Exercise >> Quote the lines exactly, starting with the line that contains "crown_seam = make_tube(parts, guides, nylon)" and ending with the line that contains "before = set(bpy.data.objects)", and leave out all other lines.

Data block >>
_ _ _ _ _ _ _

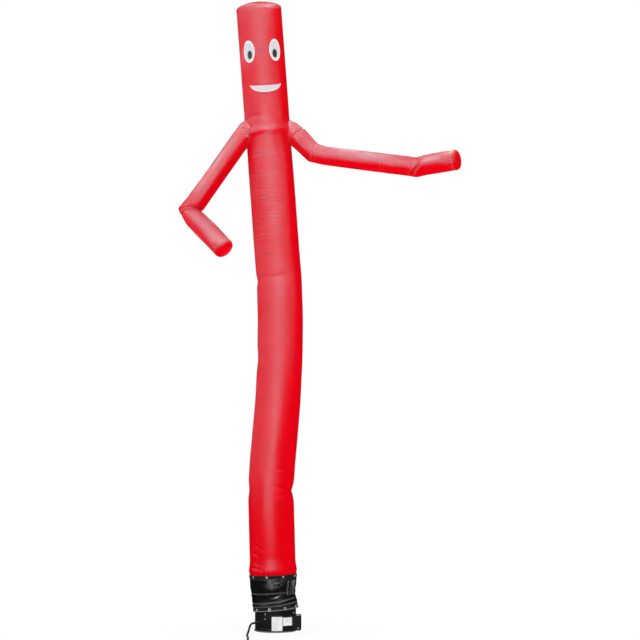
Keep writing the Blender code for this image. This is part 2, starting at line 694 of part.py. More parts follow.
def main():
    clear_scene()
    parts = new_collection("air_dancer")
    guides = new_collection("guides")
    nylon = finish_of("red_nylon", (0.78, 0.005, 0.012), 0.5)
    white = finish_of("white_nylon", (0.80, 0.80, 0.79), 0.6)
    black = finish_of("grey_nylon", (0.06, 0.065, 0.065), 0.6)
    vinyl = finish_of("black_vinyl", (0.012, 0.012, 0.012), 0.3)
    webbing = finish_of("black_webbing", (0.02, 0.02, 0.02), 0.55)
    steel = finish_of("nickel_plate", (0.55, 0.55, 0.54), 0.3, 1.0)
    plastic = finish_of("black_plastic", (0.014, 0.014, 0.014), 0.45)
    base_plastic = finish_of("grey_plastic", (0.10, 0.10, 0.10), 0.5)
    plate_finish = finish_of("pale_plate", (0.75, 0.75, 0.75), 0.5)
    rubber = finish_of("cord_rubber", (0.012, 0.012, 0.012), 0.55)

    crown_seam = make_tube(parts, guides, nylon)
    chest = make_chest_form(guides)
    make_dome("crown_cap", crown_seam, CROWN, parts, nylon)
    make_dome("hand_cap_bent", make_arm("bent", BENT_ARM, chest, parts, nylon), HAND, parts, nylon)
    make_dome("hand_cap_reaching", make_arm("reaching", REACHING_ARM, chest, parts, nylon), HAND,
              parts, nylon)
    make_face(parts, white, black)
    make_skirt(parts, vinyl, webbing)
    make_studs(parts, steel)
    make_eyelet_band(parts, guides, webbing, steel)
    make_flap(parts, vinyl)
    make_drum(parts, plastic, base_plastic)
    make_side_box(parts, guides, plastic)
    make_plates(parts, plate_finish)
    make_screws(parts, steel)
    make_cord(parts, rubber, plastic, steel)


main()
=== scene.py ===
"""The looks of an inflatable air dancer standing on its blower.

The red sleeve figure with its crown, arms and face, and the black skirt under it, are remade as
fine cloth over the plain bodies, with their kinks, puckers and rolls placed one by one. The blower,
its fittings and its lead get rounder forms and their own finishes.

Metres, +Z up. Azimuths are in degrees: 0 is the front (-Y), 90 is the reaching arm's side (+X).
"""

import math
from collections import namedtuple

import bmesh
import bpy
from mathutils import Matrix, Vector, noise


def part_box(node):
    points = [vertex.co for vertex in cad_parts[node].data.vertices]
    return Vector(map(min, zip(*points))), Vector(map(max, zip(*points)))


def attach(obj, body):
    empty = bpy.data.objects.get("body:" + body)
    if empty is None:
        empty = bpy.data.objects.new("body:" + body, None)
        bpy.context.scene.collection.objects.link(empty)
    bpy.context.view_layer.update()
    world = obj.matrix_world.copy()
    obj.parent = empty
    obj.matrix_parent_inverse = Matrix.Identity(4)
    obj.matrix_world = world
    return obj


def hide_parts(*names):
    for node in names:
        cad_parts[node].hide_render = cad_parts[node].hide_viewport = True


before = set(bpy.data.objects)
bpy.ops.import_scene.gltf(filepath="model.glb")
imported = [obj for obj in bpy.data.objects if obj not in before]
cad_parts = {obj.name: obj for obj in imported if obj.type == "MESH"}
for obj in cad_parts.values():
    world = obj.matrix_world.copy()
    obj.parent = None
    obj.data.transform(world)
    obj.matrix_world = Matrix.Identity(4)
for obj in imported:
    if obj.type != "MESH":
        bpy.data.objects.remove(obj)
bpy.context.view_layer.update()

GAP = 0.0003
# Corners nearer than this are one corner
MERGE = 0.000002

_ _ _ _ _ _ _

Solution to the problem >>
    crown_seam = make_tube(parts, guides, nylon)
    chest = make_chest_form(guides)
    make_dome("crown_cap", crown_seam, CROWN, parts, nylon)
    make_dome("hand_cap_bent", make_arm("bent", BENT_ARM, chest, parts, nylon), HAND, parts, nylon)
    make_dome("hand_cap_reaching", make_arm("reaching", REACHING_ARM, chest, parts, nylon), HAND,
              parts, nylon)
    make_face(parts, white, black)
    make_skirt(parts, vinyl, webbing)
    make_studs(parts, steel)
    make_eyelet_band(parts, guides, webbing, steel)
    make_flap(parts, vinyl)
    make_drum(parts, plastic, base_plastic)
    make_side_box(parts, guides, plastic)
    make_plates(parts, plate_finish)
    make_screws(parts, steel)
    make_cord(parts, rubber, plastic, steel)


main()
=== scene.py ===
"""The looks of an inflatable air dancer standing on its blower.

The red sleeve figure with its crown, arms and face, and the black skirt under it, are remade as
fine cloth over the plain bodies, with their kinks, puckers and rolls placed one by one. The blower,
its fittings and its lead get rounder forms and their own finishes.

Metres, +Z up. Azimuths are in degrees: 0 is the front (-Y), 90 is the reaching arm's side (+X).
"""

import math
from collections import namedtuple

import bmesh
import bpy
from mathutils import Matrix, Vector, noise


def part_box(node):
    points = [vertex.co for vertex in cad_parts[node].data.vertices]
    return Vector(map(min, zip(*points))), Vector(map(max, zip(*points)))


def attach(obj, body):
    empty = bpy.data.objects.get("body:" + body)
    if empty is None:
        empty = bpy.data.objects.new("body:" + body, None)
        bpy.context.scene.collection.objects.link(empty)
    bpy.context.view_layer.update()
    world = obj.matrix_world.copy()
    obj.parent = empty
    obj.matrix_parent_inverse = Matrix.Identity(4)
    obj.matrix_world = world
    return obj


def hide_parts(*names):
    for node in names:
        cad_parts[node].hide_render = cad_parts[node].hide_viewport = True


before = set(bpy.data.objects)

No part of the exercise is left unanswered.